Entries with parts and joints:

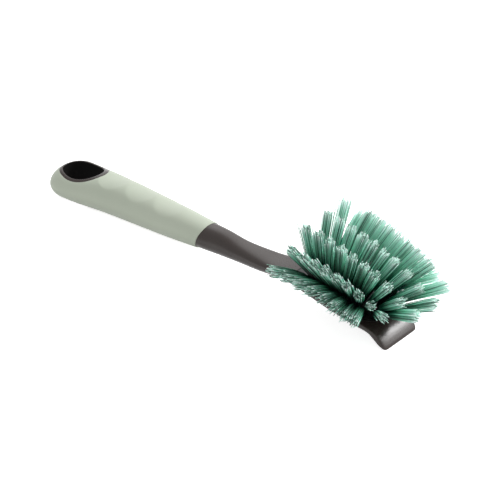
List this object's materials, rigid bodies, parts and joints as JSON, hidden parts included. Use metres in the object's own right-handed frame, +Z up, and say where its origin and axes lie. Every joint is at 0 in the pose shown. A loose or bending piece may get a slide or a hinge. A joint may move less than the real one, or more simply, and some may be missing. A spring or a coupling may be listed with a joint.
{
  "type": "dish brush",
  "caption": "Long-handled dish brush with a soft grip, a hanging hole, a fan of bristle tufts in a press-in block, and a scraper lip at the end of the head.",
  "frame": {"origin": "middle of the length and width of the whole brush, on the surface that it lies on with its bristles up", "axes": "+X along the handle from the hanging hole to the scraper lip, +Y across the handle, +Z up through the bristles"},
  "size_m": [0.2848, 0.0834, 0.0547],
  "materials": {
    "hard_plastic": "dark warm grey moulded plastic, satin",
    "soft_grip": "pale sage green soft-touch rubber, matt",
    "block_plastic": "dark warm grey moulded plastic, satin",
    "bristle": "sea green translucent nylon filaments with paler cut tips",
    "anchor_metal": "drawn flat wire"
  },
  "bodies": {
    "handle": {"handle_core": "hard_plastic", "grip_sleeve": "soft_grip"},
    "bristle_head": {"bristle_block": "block_plastic", "anchor_wires": "anchor_metal", "tuft_a1": "bristle", "tuft_a2": "bristle", "tuft_a3": "bristle", "tuft_a4": "bristle", "tuft_a5": "bristle", "tuft_a6": "bristle", "tuft_a7": "bristle", "tuft_a8": "bristle", "tuft_b1": "bristle", "tuft_b2": "bristle", "tuft_b3": "bristle", "tuft_b4": "bristle", "tuft_b5": "bristle", "tuft_b6": "bristle", "tuft_b7": "bristle", "tuft_b8": "bristle", "tuft_b9": "bristle", "tuft_c1": "bristle", "tuft_c2": "bristle", "tuft_c3": "bristle", "tuft_c4": "bristle", "tuft_c5": "bristle", "tuft_c6": "bristle", "tuft_c7": "bristle", "tuft_c8": "bristle", "tuft_c9": "bristle", "tuft_c10": "bristle", "tuft_d1": "bristle", "tuft_d2": "bristle", "tuft_d3": "bristle", "tuft_d4": "bristle", "tuft_d5": "bristle", "tuft_d6": "bristle", "tuft_d7": "bristle", "tuft_d8": "bristle", "tuft_d9": "bristle", "tuft_d10": "bristle", "tuft_e1": "bristle", "tuft_e2": "bristle", "tuft_e3": "bristle", "tuft_e4": "bristle", "tuft_e5": "bristle", "tuft_e6": "bristle", "tuft_e7": "bristle", "tuft_e8": "bristle", "tuft_e9": "bristle", "tuft_f1": "bristle", "tuft_f2": "bristle", "tuft_f3": "bristle", "tuft_f4": "bristle", "tuft_f5": "bristle", "tuft_f6": "bristle", "tuft_f7": "bristle", "tuft_f8": "bristle"}
  },
  "joints": [
    {"name": "bristle_head_lift", "type": "slide", "parent": "handle", "child": "bristle_head", "axis": [0.0976, 0, 0.9952], "range_m": [0, 0.02]}
  ]
}
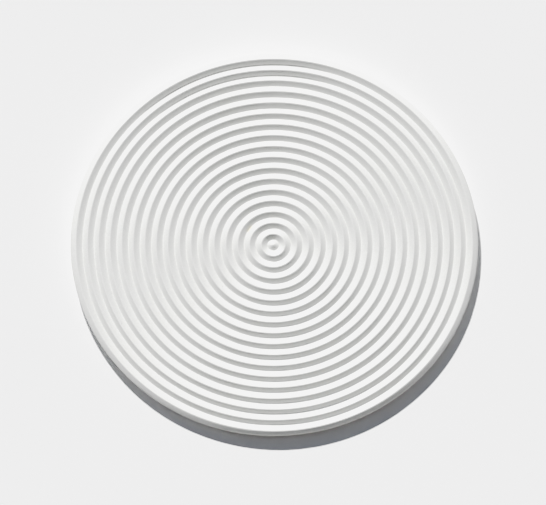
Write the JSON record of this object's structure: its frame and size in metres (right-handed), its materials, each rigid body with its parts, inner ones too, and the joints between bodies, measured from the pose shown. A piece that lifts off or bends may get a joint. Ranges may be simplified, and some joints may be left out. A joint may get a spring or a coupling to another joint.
{
  "type": "plaster mold",
  "caption": "Round flat plaster press mold whose working face carries concentric V-shaped ridges around a small centre dome, for forming rippled clay plates.",
  "frame": {"origin": "centre of the flat back, on the surface that the mold rests on", "axes": "+Z is the mold's axis and points out of the rippled face; X and Y lie in the back face, and the mold is round, so their direction is arbitrary"},
  "size_m": [0.35, 0.35, 0.014],
  "materials": {
    "face_plaster": "matte",
    "backing_plaster": "matte",
    "jute_scrim": "matte",
    "galvanised_wire": "satin"
  },
  "bodies": {
    "root": {"face_coat": "face_plaster", "backing_coat": "backing_plaster", "scrim": "jute_scrim", "wire_hoop": "galvanised_wire"}
  },
  "joints": []
}
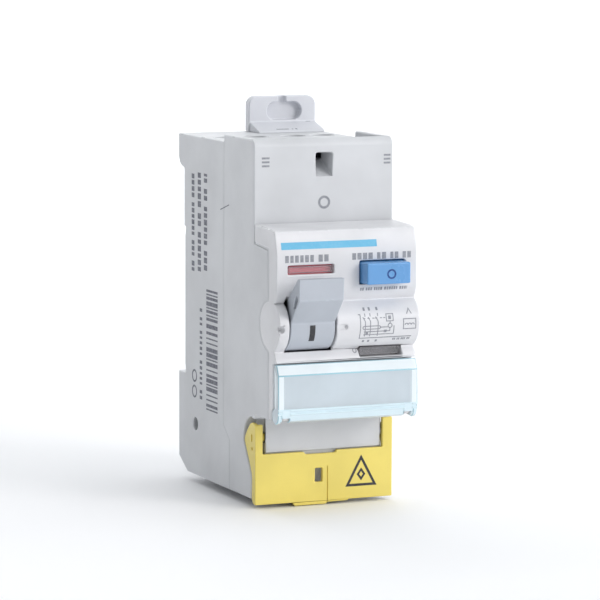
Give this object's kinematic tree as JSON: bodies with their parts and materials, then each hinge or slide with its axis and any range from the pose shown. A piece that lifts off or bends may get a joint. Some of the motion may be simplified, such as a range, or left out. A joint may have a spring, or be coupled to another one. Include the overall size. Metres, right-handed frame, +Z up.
{
  "type": "residual current device",
  "caption": "Modular residual current device for a DIN rail, with a toggle, test button, status windows, label flap, terminal shutter and rail clip.",
  "frame": {"origin": "middle of the rail seating plane, on the rail centre line and the device mid width", "axes": "+X to the right across the modules, +Y into the wall, +Z up; the front faces -Y"},
  "size_m": [0.035, 0.0684, 0.0926],
  "materials": {
    "shell": "moulded light grey polyamide, fine satin",
    "cover": "moulded light grey polyamide, satin",
    "toggle": "moulded mid grey polyamide, satin",
    "blue": "moulded blue, glossy",
    "yellow": "moulded yellow, satin",
    "white": "moulded or printed white, matt",
    "red": "matt red",
    "dark": "moulded dark grey",
    "green": "printed board or green flag",
    "brown": "enamelled winding or body",
    "copper": null,
    "brass": "brass, bright",
    "steel": "zinc plated steel",
    "ferrite": "dark magnetic core",
    "clear": "clear moulded plastic, faint blue, glossy"
  },
  "bodies": {
    "root": {"rear_base": "shell", "front_housing": "shell", "front_cover": "cover", "contact_window_lens": "clear", "fault_window_lens": "clear", "label_card": "white", "pole_barrier": "white", "upper_conductor_left": "copper", "upper_conductor_right": "copper", "upper_clamp_spring_left": "steel", "upper_clamp_spring_right": "steel", "primary_conductor_left": "copper", "primary_conductor_right": "copper", "toroid_core": "ferrite", "toroid_winding": "brown", "relay_housing": "dark", "trip_shaft": "steel", "relay_board": "green", "test_resistor": "brown", "test_contact_spring": "brass", "terminal_plate_left": "copper", "terminal_plate_right": "copper"},
    "toggle_body": {"toggle": "toggle", "toggle_shaft": "steel", "toggle_spring": "steel"},
    "link_body": {"toggle_link": "steel"},
    "carrier_body": {"contact_carrier": "dark", "moving_contact_left": "copper", "moving_contact_right": "copper", "main_spring": "steel"},
    "contact_flag_body": {"contact_flag": "red"},
    "test_button_body": {"test_button": "blue"},
    "plunger_body": {"relay_plunger": "brass"},
    "trip_lever_body": {"trip_lever": "white"},
    "fault_flag_body": {"fault_flag": "green"},
    "flap_body": {"label_flap": "clear"},
    "shutter_body": {"terminal_shutter": "yellow"},
    "clip_body": {"din_clip": "white"},
    "screw_left_body": {"terminal_screw_left": "steel"},
    "screw_right_body": {"terminal_screw_right": "steel"},
    "cage_left_body": {"terminal_cage_left": "brass"},
    "cage_right_body": {"terminal_cage_right": "brass"}
  },
  "joints": [
    {"name": "toggle_hinge", "type": "hinge", "parent": "root", "child": "toggle_body", "pos_m": [0, -0.0533, -0.0002], "axis": [1, 0, 0], "range_deg": [0, 80]},
    {"name": "link_hinge", "type": "hinge", "parent": "toggle_body", "child": "link_body", "pos_m": [0, -0.05015, -0.00266], "axis": [1, 0, 0], "range_deg": [-82, 0]},
    {"name": "carrier_hinge", "type": "hinge", "parent": "root", "child": "carrier_body", "pos_m": [0, -0.031, -0.003], "axis": [1, 0, 0], "range_deg": [-31, 0]},
    {"name": "contact_flag_slide", "type": "slide", "parent": "root", "child": "contact_flag_body", "axis": [0, 0, 1], "range_m": [0, 0.0027]},
    {"name": "test_button_slide", "type": "slide", "parent": "root", "child": "test_button_body", "axis": [0, 1, 0], "range_m": [0, 0.0015], "stiffness_N_per_m": 400, "springref_m": -0.001},
    {"name": "relay_plunger_slide", "type": "slide", "parent": "root", "child": "plunger_body", "axis": [0, -1, 0], "range_m": [0, 0.002]},
    {"name": "trip_lever_hinge", "type": "hinge", "parent": "root", "child": "trip_lever_body", "pos_m": [0, -0.0465, -0.0095], "axis": [-1, 0, 0], "range_deg": [0, 22]},
    {"name": "fault_flag_slide", "type": "slide", "parent": "root", "child": "fault_flag_body", "axis": [0, 0, 1], "range_m": [0, 0.0027]},
    {"name": "flap_hinge", "type": "hinge", "parent": "root", "child": "flap_body", "pos_m": [0, -0.0565, -0.0206], "axis": [1, 0, 0], "range_deg": [0, 95]},
    {"name": "shutter_hinge", "type": "hinge", "parent": "root", "child": "shutter_body", "pos_m": [0, -0.0426, -0.0276], "axis": [-1, 0, 0], "range_deg": [0, 85]},
    {"name": "clip_slide", "type": "slide", "parent": "root", "child": "clip_body", "axis": [0, 0, 1], "range_m": [0, 0.0035]},
    {"name": "screw_left_turn", "type": "hinge", "parent": "root", "child": "screw_left_body", "pos_m": [-0.0084, -0.0396, -0.036], "axis": [0, -1, 0], "range_deg": [0, 1440]},
    {"name": "cage_left_slide", "type": "slide", "parent": "root", "child": "cage_left_body", "axis": [0, 1, 0], "range_m": [0, 0.0036]},
    {"name": "screw_right_turn", "type": "hinge", "parent": "root", "child": "screw_right_body", "pos_m": [0.0084, -0.0396, -0.036], "axis": [0, -1, 0], "range_deg": [0, 1440]},
    {"name": "cage_right_slide", "type": "slide", "parent": "root", "child": "cage_right_body", "axis": [0, 1, 0], "range_m": [0, 0.0036]}
  ],
  "couplings": [
    {"joint": "link_hinge", "follows": "toggle_hinge", "ratio": -1.0175},
    {"joint": "carrier_hinge", "follows": "toggle_hinge", "ratio": -0.375},
    {"joint": "contact_flag_slide", "follows": "toggle_hinge", "m_per_rad": 0.001862},
    {"joint": "trip_lever_hinge", "follows": "relay_plunger_slide", "rad_per_m": 190},
    {"joint": "fault_flag_slide", "follows": "relay_plunger_slide", "ratio": 1.3},
    {"joint": "screw_left_turn", "follows": "cage_left_slide", "rad_per_m": 6981.3},
    {"joint": "screw_right_turn", "follows": "cage_right_slide", "rad_per_m": 6981.3}
  ]
}
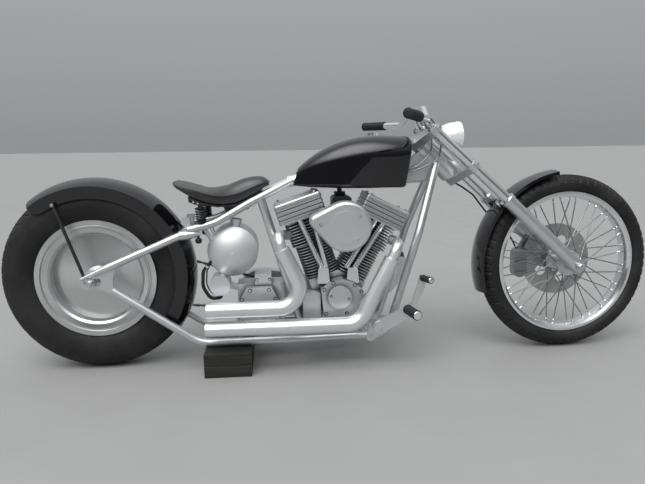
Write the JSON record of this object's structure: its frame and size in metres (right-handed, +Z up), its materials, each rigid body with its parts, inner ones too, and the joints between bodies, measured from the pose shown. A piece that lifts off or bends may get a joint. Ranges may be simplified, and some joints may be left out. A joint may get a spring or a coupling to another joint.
{
  "type": "chopper motorcycle",
  "caption": "Long low custom motorcycle with a raked fork, V-twin engine, solo saddle and rigid frame, standing on a block.",
  "frame": {"origin": "on the floor, under the middle of the machine's overall length, in its middle plane", "axes": "+X forward towards the front wheel, +Y to the rider's left, +Z up"},
  "size_m": [2.5076, 0.7182, 0.9589],
  "materials": {
    "frame_metal": "satin silver paint",
    "steel": "bright zinc",
    "black_gloss": "gloss",
    "black_satin": "satin",
    "leather": "smooth black",
    "polished": "polished",
    "cast_aluminium": "bead blasted",
    "brushed_aluminium": "satin",
    "exhaust": "satin",
    "chain_steel": "oiled dark steel",
    "rubber": "matte",
    "block_black": "painted black",
    "lens": "clear",
    "tyre": "matte",
    "rotor_steel": "ground"
  },
  "bodies": {
    "frame": {"steering_neck": "frame_metal", "frame_down_tubes": "frame_metal", "frame_lower_rails": "frame_metal", "frame_upper_rails": "frame_metal", "frame_seat_tubes": "frame_metal", "frame_cross_tubes": "frame_metal", "axle_plates": "frame_metal", "rear_axle": "steel", "rear_fender": "black_gloss", "fender_struts": "black_satin", "seat_cushion": "leather", "seat_pan": "black_satin", "seat_springs": "black_satin", "fuel_tank": "black_gloss", "fuel_cap": "polished", "crankcase": "cast_aluminium", "cam_cover": "cast_aluminium", "cylinders": "cast_aluminium", "rocker_boxes": "brushed_aluminium", "pushrod_tubes": "polished", "air_cleaner": "brushed_aluminium", "carburettor": "cast_aluminium", "ignition_coil": "black_satin", "exhaust_pipes": "exhaust", "transmission": "cast_aluminium", "primary_cover": "brushed_aluminium", "drive_chain": "chain_steel", "oil_tank": "brushed_aluminium", "oil_filter": "brushed_aluminium", "oil_lines": "rubber", "rear_caliper": "cast_aluminium", "foot_controls": "brushed_aluminium", "foot_pegs": "rubber", "stand_block": "block_black"},
    "steering": {"triple_trees": "frame_metal", "fork_tubes": "polished", "fork_sliders": "frame_metal", "handlebar": "polished", "grips": "rubber", "headlight": "frame_metal", "headlight_lens": "lens", "front_fender": "black_gloss", "front_axle": "steel", "brake_caliper": "cast_aluminium", "brake_hose": "rubber"},
    "front_wheel": {"front_tyre": "tyre", "front_rim": "polished", "front_hub": "brushed_aluminium", "front_spokes": "steel", "front_rotor": "rotor_steel"},
    "rear_wheel": {"rear_tyre": "tyre", "rear_rim": "brushed_aluminium", "rear_disc": "brushed_aluminium", "rear_hub": "brushed_aluminium", "rear_sprocket": "rotor_steel"}
  },
  "joints": [
    {"name": "steering", "type": "hinge", "parent": "frame", "child": "steering", "pos_m": [0.37508, 0, 0.74292], "axis": [-0.7408, 0, 0.6717], "range_deg": [-33, 27]},
    {"name": "front_wheel_spin", "type": "hinge", "parent": "steering", "child": "front_wheel", "pos_m": [0.90694, 0.00335, 0.34694], "axis": [-0.0352, 0.9986, -0.0388], "continuous": true},
    {"name": "rear_wheel_spin", "type": "hinge", "parent": "frame", "child": "rear_wheel", "pos_m": [-0.906, 0, 0.348], "axis": [0, 1, 0], "continuous": true}
  ]
}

• _WHAT TO WORK ON_
Report all lines of the material that contain the word "ones".

• _EXERCISE SOLUTION_
Write the JSON record of this object's structure: its frame and size in metres (right-handed), its materials, each rigid body with its parts, inner ones too, and the joints between bodies, measured from the pose shown. A piece that lifts off or bends may get a joint. Ranges may be simplified, and some joints may be left out. A joint may get a spring or a coupling to another joint.
Write the JSON record of this object's structure: its frame and size in metres (right-handed, +Z up), its materials, each rigid body with its parts, inner ones too, and the joints between bodies, measured from the pose shown. A piece that lifts off or bends may get a joint. Ranges may be simplified, and some joints may be left out. A joint may get a spring or a coupling to another joint.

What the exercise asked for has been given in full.